For the first time in a long while Adele felt like she was of some use. When she’d first tried to organize a game no one had moved. They’d just stood there as if to play was as foreign to them as if she’d asked them to fly. Lost little Ukrainian boys. And Czechoslovakian, Polish, Belgian, French.

She’d decided to divide them into three groups depending on their size and to play games that required no language. She’d thought up variations of hide and seek for the little ones, games of tag for the middle ones, football for the biggest.

As the days went by, the boys began to find their smiles, and then they began to laugh. The big ones crowded around her eager for the next game, the middle ones organized secret competitions to see who could hold her hand the longest, the small ones began to follow her around the camp like a clutch of ragged ducks.

Étienne became Adele’s lieutenant. He did any job she asked him to do. He kept order in the barracks. He ate beside her at the table. He slept on the bunk above her.

One night, when the other boys were supposed to be asleep, he hung upside down from his bed and peered down at her.
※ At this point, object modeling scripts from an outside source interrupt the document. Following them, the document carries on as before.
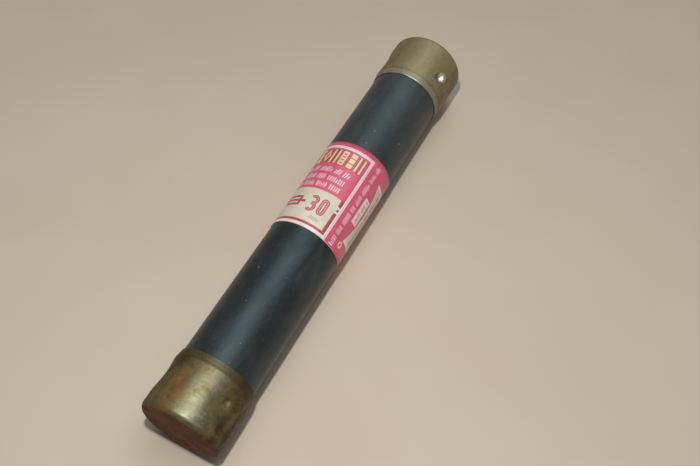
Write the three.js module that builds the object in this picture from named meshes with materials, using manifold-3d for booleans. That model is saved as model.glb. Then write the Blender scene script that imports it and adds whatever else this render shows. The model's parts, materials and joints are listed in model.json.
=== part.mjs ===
// Ferrule-type cartridge fuse with a dual element: a fibre tube, two brass ferrules, a paper label,
// two short-circuit links in filler, and a spring-loaded overload trigger in the middle chamber.
// Millimetres, +Z up, +X along the fuse, origin on the axis at the middle of the length.
import * as THREE from 'three';
import { mergeVertices } from 'three/addons/utils/BufferGeometryUtils.js';
import Module from 'manifold-3d';

const wasm = await Module();
wasm.setup();

// ---------------------------------------------------------------- driving dimensions
const FUSE_LENGTH = 127;
const FERRULE_DIAMETER = 20.6;
const FERRULE_LENGTH = 15.9;
const FERRULE_WALL = 0.6;
const FERRULE_END_WALL = 0.9;
const FERRULE_CORNER = 1.6;
const FERRULE_INNER_CORNER = 0.8;
const FERRULE_TAPER = 0.15; // the drawn cup is a little slimmer before its rim than at its end
const FERRULE_TAPER_LENGTH = 9;
const RIM_SLOPE_LENGTH = 2.2;
const RIM_EDGE = 0.25;
const TUBE_DIAMETER = 19.1;
const TUBE_WALL = 1.6;

const DIMPLE_FROM_END = 9.2;
const DIMPLE_ANGLES = [-50, 70, 190];
const DIMPLE_RADIUS = 1.6;
const DIMPLE_DEPTH = 0.7;

const LABEL_START = -8.6;
const LABEL_LENGTH = 28.4;
const LABEL_THICKNESS = 0.15;

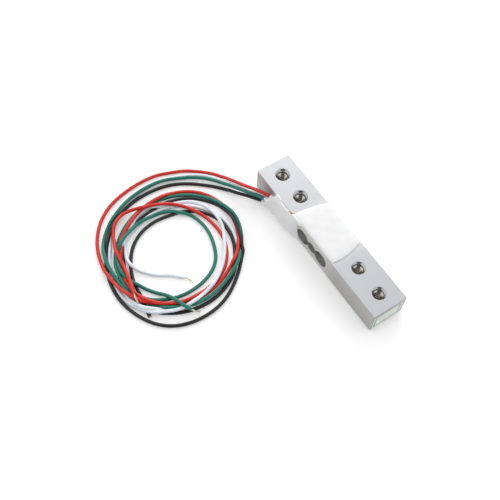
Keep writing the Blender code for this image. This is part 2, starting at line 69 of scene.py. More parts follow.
def srgb(code):
    """Linear colour of a hex code such as #c8c8cc."""
    parts = [int(code[i:i + 2], 16) / 255 for i in (1, 3, 5)]
    return (*[p / 12.92 if p <= 0.04045 else ((p + 0.055) / 1.055) ** 2.4 for p in parts], 1.0)


def add_node(tree, kind, inputs=None, **settings):
    """Adds a node with its own options, and its inputs as values or as the outputs that feed them."""
    node = tree.nodes.new(kind)
    for option, value in settings.items():
        setattr(node, option, value)
    for socket, value in (inputs or {}).items():
        if isinstance(value, bpy.types.NodeSocket):
            tree.links.new(value, node.inputs[socket])
        else:
            node.inputs[socket].default_value = value
    return node


def new_finish(name):
    """An empty material: its node tree and the place in the object, in metres, that its patterns follow."""
    finish = bpy.data.materials.new(name)
    finish.use_nodes = True
    finish.node_tree.nodes.clear()
    place = add_node(finish.node_tree, "ShaderNodeTexCoord").outputs["Object"]
    return finish, finish.node_tree, place


def close_finish(tree, shader):
    """Sends the finished shader to the surface."""
    add_node(tree, "ShaderNodeOutputMaterial", {"Surface": shader.outputs[0]})


def milled_aluminium():
    """Milled aluminium alloy: a pale satin metal with faint lines along the bar, its sides painted a little darker
    and warmer and its hole walls painted dark, both as painted shade.
    """
    finish, tree, place = new_finish("milled_aluminium")
    # Real cutter lines are about ten to the millimetre, drawn as 2.2 so that they show
    along_bar = add_node(
        tree, "ShaderNodeMapping", {"Vector": place, "Scale": (0.06 / MM, 2.2 / MM, 2.2 / MM)}
    )
    lines = add_node(tree, "ShaderNodeTexNoise", {"Vector": along_bar.outputs[0], "Scale": 1.0, "Detail": 3.0})
    # Real grain of about 0.05 mm, drawn at 0.25 mm so that it shows
    grain = add_node(tree, "ShaderNodeTexNoise", {"Vector": place, "Scale": 1 / (0.25 * MM), "Detail": 4.0})
    clouds = add_node(tree, "ShaderNodeTexNoise", {"Vector": place, "Scale": 1 / (6 * MM), "Detail": 2.0})
    tone = add_node(
        tree, "ShaderNodeMix",
        {"Factor": grain.outputs["Fac"], "A": srgb("#acadb0"), "B": srgb("#c6c6c8")},
        data_type="RGBA",
    )
    stain = add_node(
        tree, "ShaderNodeMix",
        {"Factor": clouds.outputs["Fac"], "A": tone.outputs["Result"], "B": srgb("#babbbd")},
        data_type="RGBA",
    )
    # Inside the holes the walls are painted a dark brown, as painted shade, and the countersinks are turned smooth
    apart = add_node(tree, "ShaderNodeSeparateXYZ", {0: place})
    from_middle = add_node(tree, "ShaderNodeMath", {0: apart.outputs[0]}, operation="ABSOLUTE")
    from_pair = add_node(
        tree, "ShaderNodeMath", {0: from_middle.outputs[0], 1: -HOLE_X[0] - HOLE_SPACING / 2},
        operation="SUBTRACT",
    )
    along_pair = add_node(tree, "ShaderNodeMath", {0: from_pair.outputs[0]}, operation="ABSOLUTE")
    from_hole = add_node(
        tree, "ShaderNodeMath", {0: along_pair.outputs[0], 1: HOLE_SPACING / 2}, operation="SUBTRACT"
    )
    to_axis = add_node(tree, "ShaderNodeCombineXYZ", {"X": from_hole.outputs[0], "Y": apart.outputs[1]})
    radius = add_node(tree, "ShaderNodeVectorMath", {0: to_axis.outputs[0]}, operation="LENGTH")
    in_bore = add_node(
        tree, "ShaderNodeMapRange",
        {"Value": radius.outputs["Value"], "From Min": DRILL_RADIUS + BORE_SHADE_EDGE, "From Max": DRILL_RADIUS},
    )
    in_sink = add_node(
        tree, "ShaderNodeMapRange",
        {"Value": radius.outputs["Value"], "From Min": SINK_RADIUS + SINK_EDGE, "From Max": SINK_RADIUS},
    )
    # Painted shade: the hole walls are darkened to brown here
    film = add_node(
        tree, "ShaderNodeMix",
        {"Factor": in_bore.outputs["Result"], "A": stain.outputs["Result"], "B": srgb("#6f6660")},
        data_type="RGBA",
    )
    # The flexure is bored last, and its bores and the metal round them are still bright
    near_flexure = add_node(
        tree, "ShaderNodeMapRange",
        {
            "Value": from_middle.outputs[0], "From Min": FLEXURE_REACH + FLEXURE_FADE,
            "From Max": FLEXURE_REACH, "To Max": 0.35,
        },
    )
    bright = add_node(
        tree, "ShaderNodeMix",
        {"Factor": near_flexure.outputs["Result"], "A": film.outputs["Result"], "B": srgb("#f2f2ef")},
        data_type="RGBA",
    )
    # The top, the underside and the ends are milled, and the sides are painted a little darker and warmer, as
    # painted shade
    facing = add_node(tree, "ShaderNodeNewGeometry")
    facing_parts = add_node(tree, "ShaderNodeSeparateXYZ", {0: facing.outputs["Normal"]})
    sideways = add_node(tree, "ShaderNodeMath", {0: facing_parts.outputs[1]}, operation="ABSOLUTE")
    side_shade = add_node(
        tree, "ShaderNodeMapRange", {"Value": sideways.outputs[0], "From Min": 0.8, "From Max": 0.97}
    )
    metal = add_node(
        tree, "ShaderNodeMix",
        {"Factor": side_shade.outputs["Result"], "A": bright.outputs["Result"], "B": srgb("#fdfbf6")},
        data_type="RGBA", blend_type="MULTIPLY",
    )
    dullness = add_node(
        tree, "ShaderNodeMapRange", {"Value": lines.outputs["Fac"], "To Min": 0.36, "To Max": 0.52}
    )
    gloss = add_node(
        tree, "ShaderNodeMix",
        {"Factor": in_sink.outputs["Result"], "A": dullness.outputs["Result"], "B": 0.16},
    )
    rough_lines = add_node(
        tree, "ShaderNodeBump", {"Height": lines.outputs["Fac"], "Strength": 0.25, "Distance": 0.02 * MM}
    )
    rough_grain = add_node(
        tree, "ShaderNodeBump",
        {"Height": grain.outputs["Fac"], "Strength": 0.3, "Distance": 0.03 * MM, "Normal": rough_lines.outputs[0]},
    )
    close_finish(tree, add_node(
        tree, "ShaderNodeBsdfPrincipled",
        {
            "Base Color": metal.outputs["Result"], "Metallic": 1.0, "Roughness": gloss.outputs["Result"],
            "Normal": rough_grain.outputs[0],
        },
    ))
    return finish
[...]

“Go to sleep, Étienne,” Adele whispered. She could see him quite clearly. She always left the light on just inside the door. Behind the circle of children, rows of empty bunks receded into the dark. Étienne’s tufts of hair were hanging down like long ears.

“You look like a bat,” Adele said.

Étienne smiled. “Do you know what my real last name is?”

“No.”

“Adler.”

“Is it? That’s a nice name, Étienne.”

“Étienne Adler.”

“Where do you come from, Étienne?

“Auschwitz.”

“I don’t know it.”

“It’s in Poland.” Étienne watched her for a moment, the downward flow of blood making his face go red. “They marched us through the snow.”

“To Buchenwald, you mean?”

Étienne swung down and landed on Adele’s bunk. He sat cross-legged by her feet. He pulled the bottom of her blanket up over his lap. “My brother died.”

“I’m sorry.”

“My father didn’t die. He died here.”

“I’m sorry.”

“My mother died in Auschwitz. My two sisters died in Auschwitz.”

Adele could see his hand moving up and down under her blanket, his pinched face falling into a kind of trance.

“Please don’t, Étienne,” she said, reaching out and gently drawing him down beside her, covering him up with her blanket. “Try to go to sleep. There.”

“They sprayed my father with water,” Étienne said. “It was night but they had big lights on. I could see. There were other men, too.”

“Sleep, Étienne,” Adele whispered.

“He was covered in ice. Then they sprayed him again until he could hardly walk. They sprayed him again. Then he fell down. Then a doctor came. He looked at him and all the other men. Then they sprayed them all again. When they were frozen, they lifted them and took them to the hospital.”